Well, I think that 'moving on' can mean different things for different people. I feel that I have better opportunities for moving on when working in a single company where I know I'll be staying a long time - that means I have more time to consistently develop documentation. And I think that documenting really complex products really does require a TW to stay there for more than just a couple of months, even a year. I want to be a specialist in an area, and I want to learn to know the product well, too. Also, I like the idea that I can sit at the same table and same meetings with the engineers/developers and can have a say when developing the product. At the moment someone just gives me papers and says:"Can you add this and that here and there". And it's so frustrating! I like to find out about these things myself, that's one part in this job that I really like. And I don't think that it harms the engineers/developers either to have some non-technical person there in their meetings to give his/her input?

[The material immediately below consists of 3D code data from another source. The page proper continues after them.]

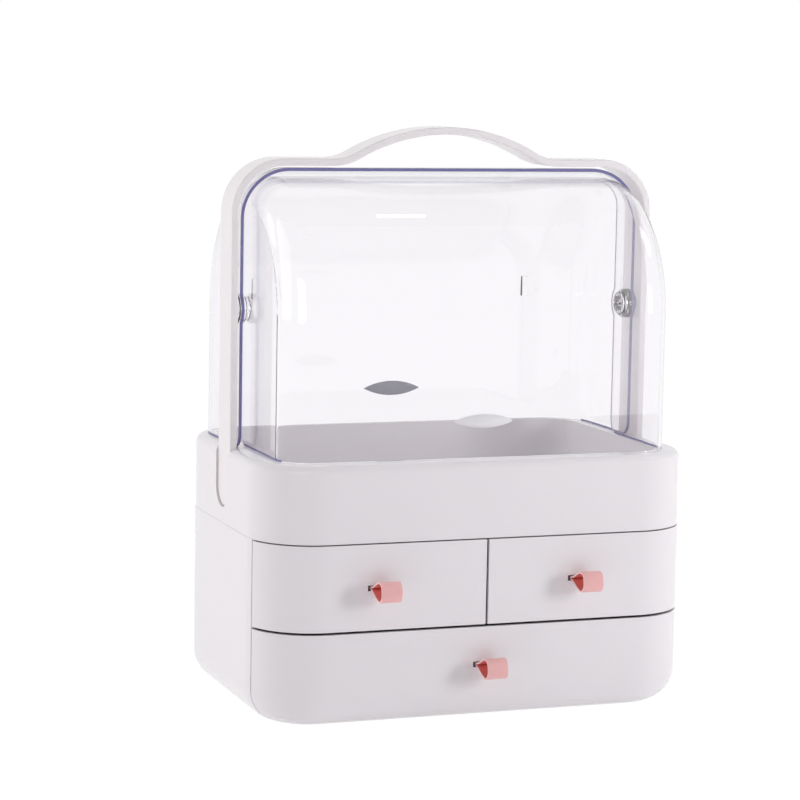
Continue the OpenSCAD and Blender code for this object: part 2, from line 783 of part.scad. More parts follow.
// Everything under the handle's outer contour, or under a contour inset from it
module under_handle(inset) {
    corner_x = handle_x - shoulder_r;
    corner_z = shoulder_z - shoulder_r;
    crown_z = shoulder_z + arch_rise - crown_r;
    touch_x = (crown_r - inset + arc_overlap / 2) * arch_sin;
    touch_z = crown_z + (crown_r - inset + arc_overlap / 2) * arch_cos;
    foot = rim_z - (inset > 0 ? past : 0);
    translate([inset - handle_x, foot]) square([2 * (handle_x - inset), corner_z - foot]);
    translate([-corner_x, foot]) square([2 * corner_x, shoulder_z - inset - foot]);
    for (x = [-1, 1])
        translate([x * corner_x, corner_z]) circle(shoulder_r - inset);
    intersection() {
        translate([0, crown_z]) circle(crown_r - inset + arc_overlap);
        translate([-arch_span, shoulder_z - 2 * band_t])
            square([2 * arch_span, 2 * band_t + arch_rise + past]);
    }
    difference() {
        polygon([[-arch_span, shoulder_z - inset], [-touch_x, touch_z], [touch_x, touch_z],
            [arch_span, shoulder_z - inset], [0, shoulder_z - 2 * band_t]]);
        for (x = [-1, 1])
            translate([x * arch_span, shoulder_z + saddle_r]) circle(saddle_r + inset);
    }
}

module handle() {
    color([0.94, 0.93, 0.95]) difference() {
        union() {
            rotate([90, 0, 0]) linear_extrude(height = band_w, center = true) difference() {
                under_handle(0);
                under_handle(band_t);
            }
            for (x = [-handle_x, handle_x - band_t])
                across(x, x + band_t) tongue_outline(0, rim_z);
        }
        at_handle_screws() cylinder(h = handle_screw_l, r = screw_r);
    }
}

module handle_screws() {
    color([0.7, 0.7, 0.72]) at_handle_screws() screw(handle_screw_l);
}

cabinet_shell();
mid_shelf();
centre_partition();
rubber_feet();
tray();
tray_screws();
lower_drawer_box();
lower_drawer_front();
pull_strap(0, lower_slot_z);  // lower_pull_strap
strap_clip(0, lower_slot_z);  // lower_strap_clip
upper_drawer_box(-pull_left_x);  // left_drawer_box
upper_drawer_front(-pull_left_x);  // left_drawer_front
pull_strap(-pull_left_x, upper_slot_z);  // left_pull_strap
strap_clip(-pull_left_x, upper_slot_z);  // left_strap_clip
mirror([1, 0, 0]) upper_drawer_box(-pull_right_x);  // right_drawer_box
mirror([1, 0, 0]) upper_drawer_front(-pull_right_x);  // right_drawer_front
pull_strap(pull_right_x, upper_slot_z);  // right_pull_strap
strap_clip(pull_right_x, upper_slot_z);  // right_strap_clip
rear_cover();
oval_plate();
front_cover();
cover_grip();
mirror([1, 0, 0]) pivot_pin();  // left_pivot_pin
pivot_pin();  // right_pivot_pin
handle();
handle_screws();
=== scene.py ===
"""Looks of a make-up organizer: white cabinet and tray, clear cover shells, handle and leather pulls.

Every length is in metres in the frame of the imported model: +Z up, front towards -Y, origin on the table.
Most pieces are copies of their CAD nodes with rounded edges. The pins and straps are built here, and the
screws and feet are the CAD's own.
"""
import json
import math

import bmesh
import bpy
from mathutils import Matrix, Vector


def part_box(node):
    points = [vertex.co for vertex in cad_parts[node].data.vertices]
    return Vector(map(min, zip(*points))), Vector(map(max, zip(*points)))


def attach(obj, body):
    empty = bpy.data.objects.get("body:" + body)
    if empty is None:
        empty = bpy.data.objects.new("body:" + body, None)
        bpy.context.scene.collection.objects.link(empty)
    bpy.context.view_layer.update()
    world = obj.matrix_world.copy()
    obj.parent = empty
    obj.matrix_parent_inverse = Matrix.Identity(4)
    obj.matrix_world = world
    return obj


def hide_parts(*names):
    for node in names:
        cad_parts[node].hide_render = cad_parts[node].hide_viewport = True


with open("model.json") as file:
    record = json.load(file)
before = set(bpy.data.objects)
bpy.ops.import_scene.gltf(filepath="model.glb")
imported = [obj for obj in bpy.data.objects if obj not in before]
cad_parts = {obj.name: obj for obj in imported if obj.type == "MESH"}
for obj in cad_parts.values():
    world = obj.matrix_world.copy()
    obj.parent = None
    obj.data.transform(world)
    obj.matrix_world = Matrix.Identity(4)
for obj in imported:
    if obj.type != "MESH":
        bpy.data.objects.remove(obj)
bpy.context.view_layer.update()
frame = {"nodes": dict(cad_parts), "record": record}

MM = 0.001

# ---- camera: the photograph's viewpoint, from its vanishing lines and the known sizes ----

CAMERA_PLACE = Vector((-0.62440, -1.63865, 0.41217))
CAMERA_YAW = math.radians(20.087)        # right of straight back
CAMERA_PITCH = math.radians(7.196)       # below level
CAMERA_ROLL = math.radians(1.052)
CAMERA_LENS = 122.13                     # mm
CAMERA_SENSOR = 36                       # mm
CAMERA_NEAR = 0.05
CAMERA_FAR = 50

# ---- main places, read from the frame ----

REAR_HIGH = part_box("rear_cover")[1]
FRONT_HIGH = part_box("front_cover")[1]
TRAY_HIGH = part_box("tray")[1]
PIN_LOW, PIN_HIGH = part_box("right_pivot_pin")
HANDLE_LOW, HANDLE_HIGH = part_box("handle")
PIVOT_Z = (PIN_LOW.z + PIN_HIGH.z) / 2
RIM_Z = TRAY_HIGH.z
COVER_T = 2 * MM

# ---- rounded edges ----

SHARP_ANGLE = 32             # degrees between two faces, beyond which their edge is rounded
CASE_ROUND = 0.4 * MM
FRONT_ROUND = 0.5 * MM
INNER_ROUND = 0.3 * MM       # drawer boxes, shelf, partition and clips
HANDLE_ROUND = 1.1 * MM
GRIP_ROUND = 0.2 * MM
SHELL_ROUND = 0.3 * MM
PIN_ROUND = 0.15 * MM
PIN_SHARP_ANGLE = 60

# ---- zones of the CAD's faces and edges that get a look of their own, painted shade among them ----

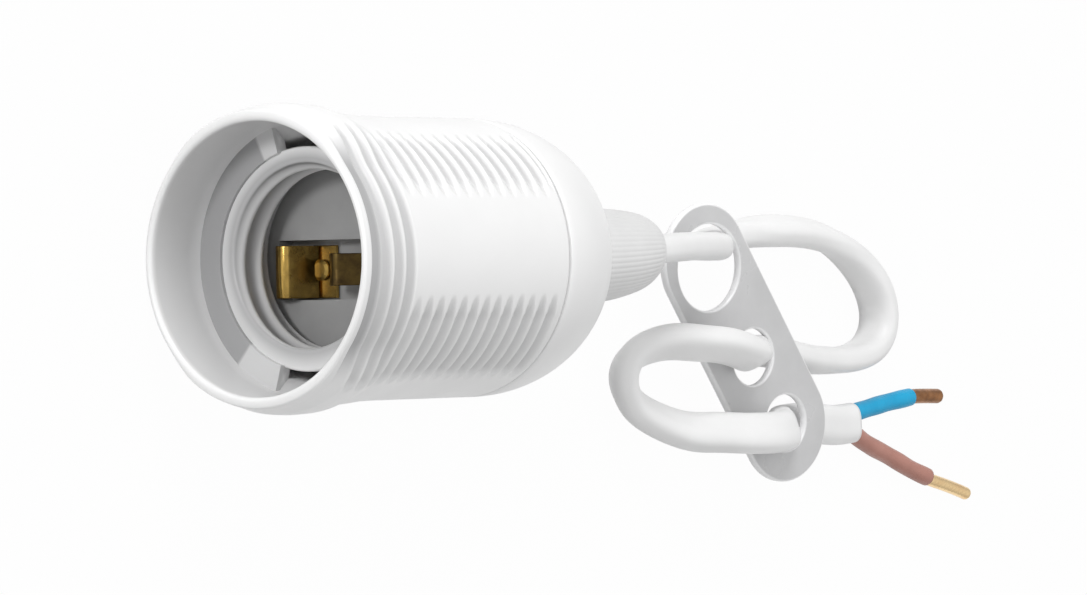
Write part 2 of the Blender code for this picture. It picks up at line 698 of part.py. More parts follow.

Counter-point: in my first two years as a
contractor, I was exposed to a greater variety of tasks and took far more
responsibility than if I had been working full-time at a single company. And,
when I've hired, I've found that anyone who has survived a couple of years
as a contractor generally has more experience and more initiative.

I have to disagree with you here. In my experience the people who have come from subcontracting companies have being dying to work for a single company. Many TWs I know have said that it has been a blessing to get a job in a single company. There you can also do more research in your area and the company is more likely to 'invest' on you since they know you won't be going away immediately. Also, they might think that since you know the products well you might be good for some other position in the company, too.

It's so interesting to hear other people's opinions (in other countries, too!) about subcontracting. And it's interesting to see how different working cultures seem to be in different countries.